Institutional support networks (NGOs, non-formal educational institutions and alike) outside of formal education may act as bridge between the school and parents, especially in cases when parents belong to a vulnerable group. The role of non-formal educational institutions has been extensively discussed in relation to improving academic success among vulnerable students, but there is still a lack of understanding how such institutions foster parental involvement and better understanding of school processes. Some examples point out the positive impact for NGOs on parental involvement: for example in Turkey, non-governmental organizations, such as the Mother-Child Education Foundation emerged to facilitate parental involvement in schools. The philosophy of this NGO is that “parents are the primary educators of children––it is not possible to achieve better educational outcomes for children without working with their parents and establishing learning environments in the homes” (Tekin 2011, p.3). Interestingly, while they initially targeted mothers, with time fathers were also involved.

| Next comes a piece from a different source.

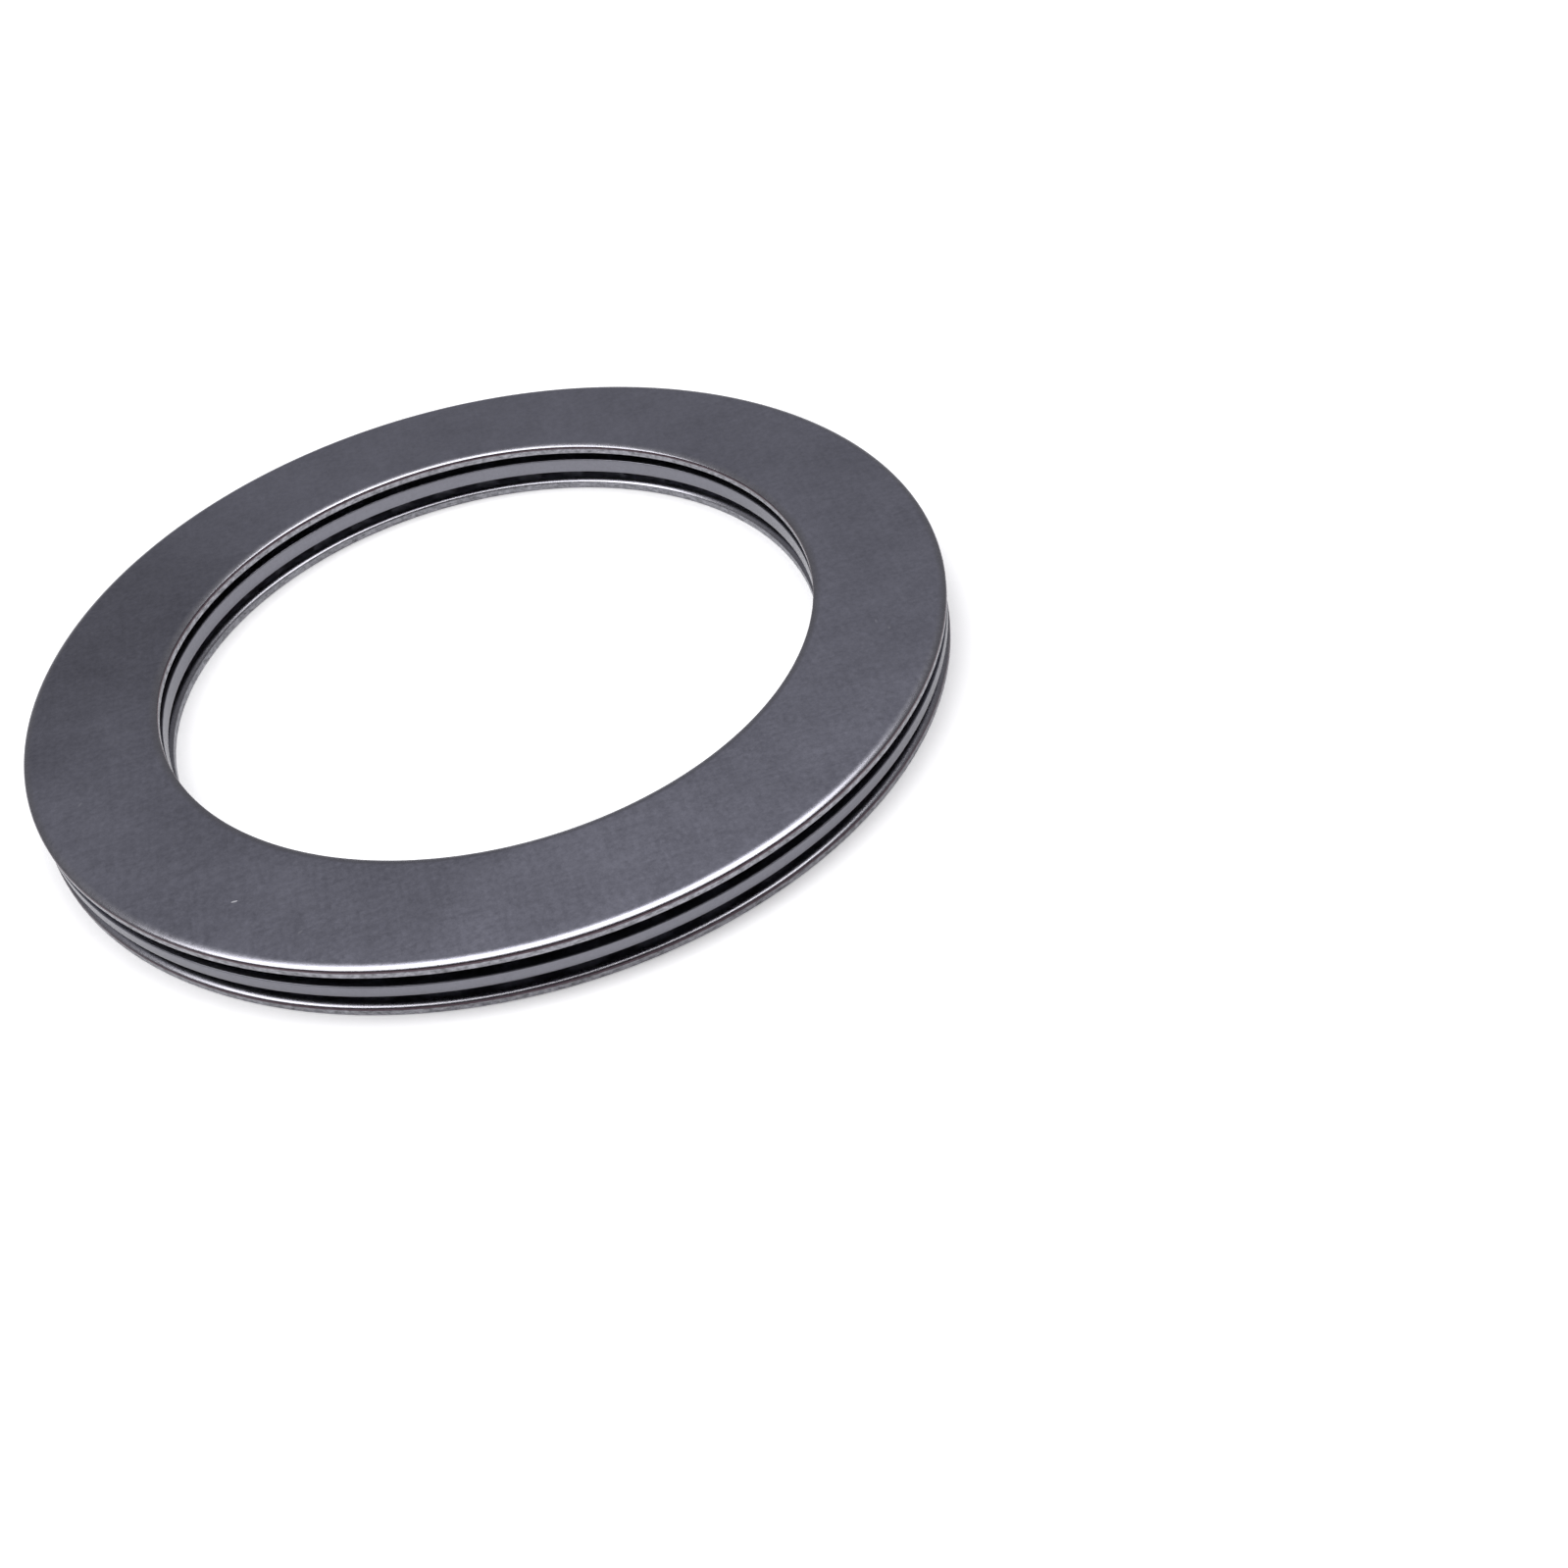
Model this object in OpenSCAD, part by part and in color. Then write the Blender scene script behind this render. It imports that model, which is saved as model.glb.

Designed to prevent school absenteeism and reduce school failure and early school dropout of the most vulnerable students, the Dear Houseprogramme (Nyírteleki Kedvesház Esélyteremtő Program) in Nyírtelek was designed based on the premise that relations between the school and families of their students were vital to academic success and better understanding of school processes. As part of the program, one- or two-hour sessions are hosted for parents in which they have a chance to see what goes on at the school during a day and see and experience what their children are taught and how they behave first-hand. By opening up to parents, the school enjoyed higher rates of parental engagement, with more interest taken by the parents in their children’s overall academic progress. Moreover, it helped to build trust with the parents, and led to decreases in absenteeism and improvements in children’s attitude to learning (Torgyik 2004).